My steak tartare was excellent, or just that carnivore thing you want to eat when you need iron and minerals and don’t have the attention to offer to the elegance of sauce or the flirtatiousness of an unexpected spice or herb. What made it original, though, was the chopped dried fig that had been folded into the meat, an interesting idea that would have been even more effective if it had been a little more subtle, i.e, the fig was too present, since I didn’t really want anything to blunt the taste of my beef.
On the same wave-length of urgent appetite but with a little more wit was Bruno’s duck breast, which came with a lightly crispy skin that had basted the meat with its earthy, flavor-rich fat but was still cooked juicy. Our garnishes were perfect, too–a few salad leaves and double-cooked fries for me, ginger boosted carrot puree for Bruno. I finished up with an unremarkable cheese plate–a shame when you have cheese shops like Quatrehommes and Barthelemy so nearby, but Bruno was pleased with his poached pear with speculoos crumbs (these Belgian spice cookies are the Old World equivalent of graham crackers) and vanilla ice cream.

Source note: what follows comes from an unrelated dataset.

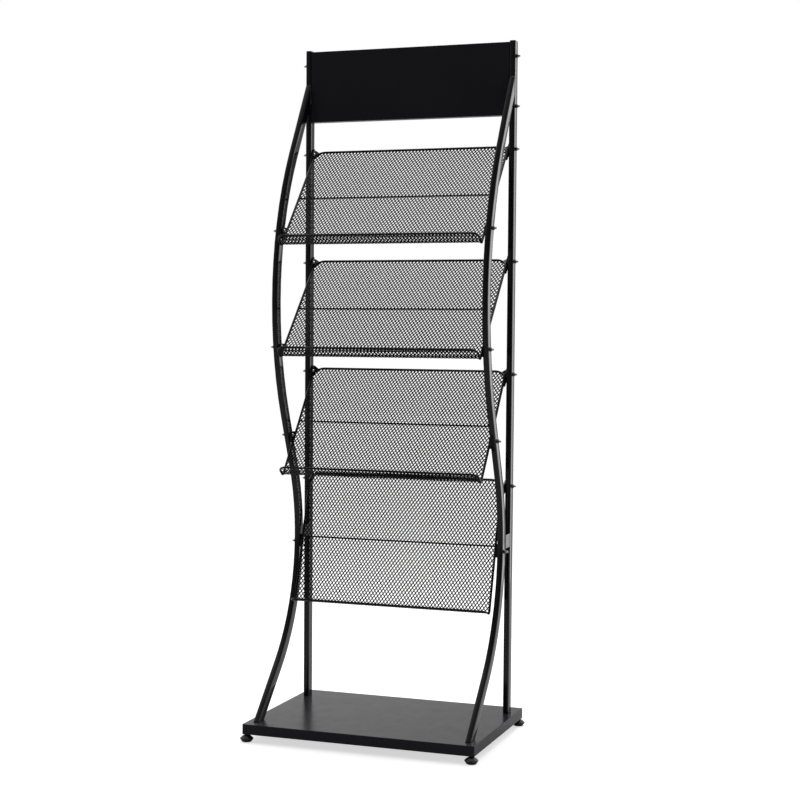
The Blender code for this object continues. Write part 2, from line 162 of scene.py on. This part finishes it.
def moulded_black(name):
    made, tree, shader = new_material(name)
    shader.inputs["IOR"].default_value = 1.48
    grain = noise(tree, 1500.0, 4.0, 0.6)
    dark, light = (0.010, 0.010, 0.011), (0.020, 0.020, 0.021)
    tree.links.new(mix_colour(tree, grain, dark, light), shader.inputs["Base Color"])
    tree.links.new(spread(tree, grain, 0.30, 0.48), shader.inputs["Roughness"])
    tree.links.new(bump(tree, grain, 0.25, 0.0003), shader.inputs["Normal"])
    return made


# ---------------------------------------------------------------- smooth edges

# Edges sharper than this stay sharp, in degrees: on flat parts, and on round or bent ones
FLAT_PART, ROUND_PART = 32, 50
WELD_WITHIN = 0.00001  # metres


def smoothing_group(angle):
    """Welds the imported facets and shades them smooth, except across edges sharper than the angle."""
    tree = bpy.data.node_groups.new(f"smooth_{angle}", "GeometryNodeTree")
    tree.interface.new_socket("Geometry", in_out="INPUT", socket_type="NodeSocketGeometry")
    tree.interface.new_socket("Geometry", in_out="OUTPUT", socket_type="NodeSocketGeometry")
    start, end = tree.nodes.new("NodeGroupInput"), tree.nodes.new("NodeGroupOutput")
    weld = tree.nodes.new("GeometryNodeMergeByDistance")
    weld.inputs["Distance"].default_value = WELD_WITHIN
    faces = tree.nodes.new("GeometryNodeSetShadeSmooth")
    edges = tree.nodes.new("GeometryNodeSetShadeSmooth")
    edges.domain = "EDGE"
    corner = tree.nodes.new("GeometryNodeInputMeshEdgeAngle")
    flat_enough = tree.nodes.new("FunctionNodeCompare")
    flat_enough.operation = "LESS_THAN"
    flat_enough.inputs[1].default_value = radians(angle)
    link = tree.links.new
    link(start.outputs[0], weld.inputs["Geometry"])
    link(weld.outputs[0], faces.inputs["Geometry"])
    link(faces.outputs[0], edges.inputs["Geometry"])
    link(corner.outputs["Unsigned Angle"], flat_enough.inputs[0])
    link(flat_enough.outputs[0], edges.inputs["Shade Smooth"])
    link(edges.outputs[0], end.inputs[0])
    return tree


SMOOTH = {angle: smoothing_group(angle) for angle in (FLAT_PART, ROUND_PART)}


def finish_node(node, look, angle):
    obj = frame["nodes"][node]
    obj.data.materials.clear()
    obj.data.materials.append(look)
    step = obj.modifiers.new("smooth", "NODES")
    step.node_group = SMOOTH[angle]
    weigh = obj.modifiers.new("weighted", "WEIGHTED_NORMAL")
    weigh.keep_sharp = True


tube_coat = powder_coat("tube_coat", gloss=0.09, edge=3.0)
sheet_coat = powder_coat("sheet_coat", gloss=0.24, edge=0.7, tone=0.019, ior=1.185)
wire_coat = powder_coat("wire_coat", gloss=0.26, ior=1.30)
mesh_coat = powder_coat("mesh_coat", gloss=0.34, tone=0.003, ior=1.18)
foot_plastic = moulded_black("foot_plastic")
bolt_zinc = zinc("bolt_zinc", tone=0.55, gloss=0.30)
nut_zinc = zinc("nut_zinc", tone=0.10, gloss=0.32)

for node in frame["nodes"]:
    if node.startswith("bolt_"):
        finish_node(node, bolt_zinc, ROUND_PART)
    elif node.startswith("nut_"):
        finish_node(node, nut_zinc, FLAT_PART)
    elif node.startswith("foot_"):
        finish_node(node, foot_plastic, ROUND_PART)
    elif node.endswith("_wire_frame"):
        finish_node(node, wire_coat, ROUND_PART)
    elif node in ("base_tray", "header_panel"):
        finish_node(node, sheet_coat, FLAT_PART)
    elif not node.endswith("_mesh"):
        finish_node(node, tube_coat, ROUND_PART)

# ------------------------------------------------------------ expanded metal

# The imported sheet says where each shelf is. These say how it is folded and cut, in metres.
FOLD_R, LIP, LENGTH, HALF = 0.005, 0.0315, 0.300, 0.2292  # HALF is to the middle of the wire ring
TOP_CORNER, LIP_CORNER = 0.024, 0.015
CORNER_STEPS = 6
SHEET_T = 0.0008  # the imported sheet
HELD = 0.0023  # from the middle of the ring's wire in to the mesh's edge
BEND = FOLD_R * pi / 2
RUN = LIP + LENGTH - 2 * FOLD_R + BEND  # along the sheet, from the lip's edge to the top

# Expanded metal: one diamond across and along, and a strand's width and thickness
PITCH_X, PITCH_Q = 0.008, 0.01175
STRAND, THICK = 0.0022, 0.0008
SET = -0.4  # how far a strand leans along the sheet for each unit of its thickness
GRID = 1e7  # points are one point if they fall on the same step of this grid, in steps a metre
CLEAR_OF_EDGE = 1e-6  # a strand with less than this between it and the outline is clipped, in square metres


def shelf_place(number):
    """(fold point, up-slope direction, rear normal) of a shelf, from its rest mount and its packed sheet."""
    mount = next(m for m in frame["record"]["mounts"] if m["name"] == f"shelf_{number}_back")
    rear = -Vector(mount["axis"]).normalized()
    up = Vector((0, -rear.z, rear.y))
    low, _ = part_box(f"shelf_{number}_mesh")
    on_plane = Vector(mount["pos_m"]) + rear * (SHEET_T / 2)
    # The lowest point is under the bend, whose centre is FOLD_R up both legs from the fold.
    drop = FOLD_R + SHEET_T / 2
    centre_z = low.z + drop
    fold_z = centre_z - FOLD_R * (up.z - rear.z)
    fold = on_plane + up * ((fold_z - on_plane.z) / up.z)
    return fold, up, rear


def on_shelf(place, across, along, out):
    """The point of the folded shelf that is this far across, along and out from the flat sheet."""
    fold, up, rear = place
    lip = -rear
    bend_from = LIP - FOLD_R
    if along <= bend_from:
        spot, normal = fold + lip * (LIP - along), -up
    elif along >= bend_from + BEND:
        spot, normal = fold + up * (along - bend_from - BEND + FOLD_R), rear
    else:
        turn = (along - bend_from) / FOLD_R
        normal = -up * cos(turn) + rear * sin(turn)
        spot = fold + (up + lip) * FOLD_R + normal * FOLD_R
    return spot + normal * out + Vector((across, 0, 0))


def outline():
    """The sheet's unfolded outline, counter-clockwise: (across, along) points."""
    half = HALF - HELD
    low, high = LIP_CORNER - HELD, TOP_CORNER - HELD
    angles = [pi / 2 * i / CORNER_STEPS for i in range(CORNER_STEPS + 1)]
    side = [(half - low + low * sin(a), HELD + low - low * cos(a)) for a in angles]
    side += [(half - high + high * cos(a), RUN - HELD - high + high * sin(a)) for a in angles]
    return side + [(-x, q) for x, q in reversed(side)]


def side_of(edge, point):
    """Over 0 if the point is on the left of the edge, the inner side of the outline."""
    (ax, ay), (bx, by) = edge
    x, y = point
    return (bx - ax) * (y - ay) - (by - ay) * (x - ax)


def clip(polygon, edges):
    """Cuts a polygon to the inside of a convex outline."""
    for edge in edges:
        kept = []
        sides = [side_of(edge, point) for point in polygon]
        for i, point in enumerate(polygon):
            j = (i + 1) % len(polygon)
            if sides[i] >= 0:
                kept.append(point)
            if (sides[i] > 0 > sides[j]) or (sides[i] < 0 < sides[j]):
                share = sides[i] / (sides[i] - sides[j])
                kept.append(tuple(p + (q - p) * share for p, q in zip(point, polygon[j])))
        polygon = kept
        if len(polygon) < 3:
            return []
    return polygon


def expanded_sheet():
    """Flat faces of the diamond mesh, cut to the outline: shared points and the polygons through them."""
    border = outline()
    edges = list(zip(border, border[1:] + border[:1]))
    points, index, faces = [], {}, []

    def point_at(x, q):
        key = (round(x * GRID), round(q * GRID))
        if key not in index:
            index[key] = len(points)
            points.append((x, q))
        return index[key]

    half_x, half_q = PITCH_X / 2, PITCH_Q / 2
    # A hole's corners move in from the cell's corners by half a strand, measured square to the strand.
    slant = sqrt(half_x ** 2 + half_q ** 2)
    shrink = 1 - (STRAND / 2) * slant / (half_x * half_q)
    columns, rows = ceil(HALF / half_x) + 1, ceil(RUN / half_q) + 1
    for row in range(-1, rows + 1):
        for column in range(-columns, columns + 1):
            if (row + column) % 2:
                continue
            x, q = column * half_x, row * half_q
            outer = [(x + half_x, q), (x, q + half_q), (x - half_x, q), (x, q - half_q)]
            inner = [(x + (a - x) * shrink, q + (b - q) * shrink) for a, b in outer]
            for k in range(4):
                m = (k + 1) % 4
                whole = [outer[k], outer[m], inner[m], inner[k]]
                inside = all(side_of(edge, point) > CLEAR_OF_EDGE for point in whole for edge in edges)
                piece = whole if inside else clip(whole, edges)
                ids = [point_at(*p) for p in piece]
                ids = [a for a, b in zip(ids, ids[1:] + ids[:1]) if a != b]
                if len(ids) > 2:
                    faces.append(ids)
    return points, faces


def expanded_metal(number, sheet):
    """Folds the flat mesh onto a shelf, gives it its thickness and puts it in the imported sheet's place."""
    place = shelf_place(number)
    points, faces = sheet
    count = len(points)
    spots = [on_shelf(place, x, q + SET * out, out) for out in (THICK / 2, -THICK / 2) for x, q in points]
    polygons = [list(f) for f in faces] + [[i + count for i in reversed(f)] for f in faces]
    used = {}  # each face's edges, kept in order; one that no other face shares gets a side wall
    for f in faces:
        for edge in zip(f, f[1:] + f[:1]):
            used[edge] = True
    for a, b in used:
        if (b, a) not in used:
            polygons.append([b, a, a + count, b + count])
    data = bpy.data.meshes.new(f"shelf_{number}_expanded_metal")
    data.from_pydata(spots, [], polygons)
    data.validate()
    data.materials.append(mesh_coat)
    piece = bpy.data.objects.new(data.name, data)
    bpy.context.scene.collection.objects.link(piece)
    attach(piece, ROOT)
    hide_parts(f"shelf_{number}_mesh")


sheet = expanded_sheet()
for number in (1, 2, 3, 4):
    expanded_metal(number, sheet)

# ------------------------------------------------------------- camera, studio

# Millimetres, parts of the frame, metres and radians
SENSOR, LENS = 36.0, 78.354
SHIFT_X, SHIFT_Y = 0.075, 0.015
CAMERA_AT = Vector((1.2737, -3.6110, 0.9224))
YAW, PITCH, ROLL = 0.3664, -0.0542, 0.0053

ahead = Vector((-sin(YAW) * cos(PITCH), cos(YAW) * cos(PITCH), sin(PITCH)))
right = Vector((cos(YAW), sin(YAW), 0))
above = right.cross(ahead)
right, above = right * cos(ROLL) + above * sin(ROLL), above * cos(ROLL) - right * sin(ROLL)
camera_data = bpy.data.cameras.new("camera")
camera = bpy.data.objects.new("camera", camera_data)
bpy.context.scene.collection.objects.link(camera)
camera_data.sensor_width = SENSOR
camera_data.lens = LENS
camera_data.shift_x = SHIFT_X
camera_data.shift_y = SHIFT_Y
turn = Matrix((right, above, -ahead)).transposed().to_4x4()
camera.matrix_world = Matrix.Translation(CAMERA_AT) @ turn
bpy.context.scene.camera = camera


def area_light(name, at, aim, width, height, power):
    data = bpy.data.lights.new(name, "AREA")
    data.shape = "RECTANGLE"
    data.size, data.size_y = width, height
    data.energy = power
    lamp = bpy.data.objects.new(name, data)
    lamp.location = at
    lamp.rotation_euler = (Vector(aim) - Vector(at)).to_track_quat("-Z", "Y").to_euler()
    lamp.visible_camera = False
    bpy.context.scene.collection.objects.link(lamp)


FLOOR_HALF = 12.0
PAPER = 0.64
# The floor's glow goes from the first strength to the second between these distances, in metres.
GLOW, GLOW_REACH = (0.63, 0.74), (1.5, 7.0)


def white_floor():
    """A paper floor that glows for the eye only, so that its reflections stay as dim as in the photo.

    It glows more away from the rack, so that no horizon shows.
    """
    data = bpy.data.meshes.new("floor")
    corners = [(x * FLOOR_HALF, y * FLOOR_HALF, 0) for x, y in ((-1, -1), (1, -1), (1, 1), (-1, 1))]
    data.from_pydata(corners, [], [(0, 1, 2, 3)])
    floor_piece = bpy.data.objects.new("floor", data)
    bpy.context.scene.collection.objects.link(floor_piece)
    paint, tree, shader = new_material("floor_paint")
    shader.inputs["Base Color"].default_value = (PAPER, PAPER, PAPER, 1)
    shader.inputs["Roughness"].default_value = 1.0
    shader.inputs["Specular IOR Level"].default_value = 0.0
    shader.inputs["Emission Color"].default_value = (1, 1, 1, 1)
    ray, place = tree.nodes.new("ShaderNodeLightPath"), tree.nodes.new("ShaderNodeTexCoord")
    reach = tree.nodes.new("ShaderNodeVectorMath")
    reach.operation = "LENGTH"
    tree.links.new(place.outputs["Object"], reach.inputs[0])
    strength = spread(tree, reach.outputs["Value"], *GLOW, *GLOW_REACH)
    glow = arithmetic(tree, "MULTIPLY", strength, ray.outputs["Is Camera Ray"])
    tree.links.new(glow, shader.inputs["Emission Strength"])
    data.materials.append(paint)


# Brightness of the room by the direction looked in, first from front to back and then from left to right
ROOM_Y, ROOM_Y_SPAN = (0.26, 1.0), (-0.50, 0.0)
ROOM_X, ROOM_X_SPAN = (1.0, 0.48), (-0.45, -0.05)


def white_room():
    """A room that is white behind the rack and dim in front of it. The camera sees it as plain white."""
    world = bpy.data.worlds.new("studio")
    bpy.context.scene.world = world
    world.use_nodes = True
    tree = world.node_tree
    tree.nodes.clear()
    out = tree.nodes.new("ShaderNodeOutputWorld")
    back = tree.nodes.new("ShaderNodeBackground")
    tree.links.new(back.outputs[0], out.inputs[0])
    back.inputs["Color"].default_value = (1, 1, 1, 1)
    place = tree.nodes.new("ShaderNodeTexCoord")
    split = tree.nodes.new("ShaderNodeSeparateXYZ")
    tree.links.new(place.outputs["Generated"], split.inputs[0])
    level = spread(tree, split.outputs["Y"], *ROOM_Y, *ROOM_Y_SPAN)
    # The back wall falls off to the right, and a tall soft panel stands in front of it there.
    shade = spread(tree, split.outputs["X"], *ROOM_X, *ROOM_X_SPAN)
    ray = tree.nodes.new("ShaderNodeLightPath")
    lit = arithmetic(tree, "MULTIPLY", level, shade)
    seen = arithmetic(tree, "MAXIMUM", lit, ray.outputs["Is Camera Ray"])
    tree.links.new(seen, back.inputs["Strength"])


white_floor()
white_room()
# Place and aim in metres, width and height in metres, power in watts
area_light("overhead", (0.0, 1.1, 3.3), (0, 0, 0), 2.6, 2.6, 78.0)
area_light("right_panel", (1.36, 2.0, 1.2), (0.26, 0.1, 1.2), 1.2, 2.4, 15.0)

view = bpy.context.scene.view_settings
view.view_transform = "Standard"
view.look = "None"
view.exposure = 0.0
view.gamma = 1.0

Surrounded by an intriguingly Saint-Germain-des-Pres crowd, including a well-known politician with his ambitiously busty transgender girl friend, and an antiques dealer who surprised me by coming to dinner with a wife I didn’t know he had–his boyfriend, however, I’ve known for years–this casual table delivered exactly the kind of uncomplicated good-quality contemporary French meal we’d come here hoping to find. I expect that it will become very popular very quickly, too.
Kult, Hotel Le Saint, 3 rue du Pré aux Clercs, 7th Arrondissement, Paris, Tel. (33) 01-42-61-01-51, Metro: Rue du Bac or Saint-Germain-des-Pres. www.lesainthotelparis.com Lunch menu 28 Euros, Dinner menu 38 Euros. Open Tuesday to Saturday for Lunch and Dinner; closed Sunday and Monday.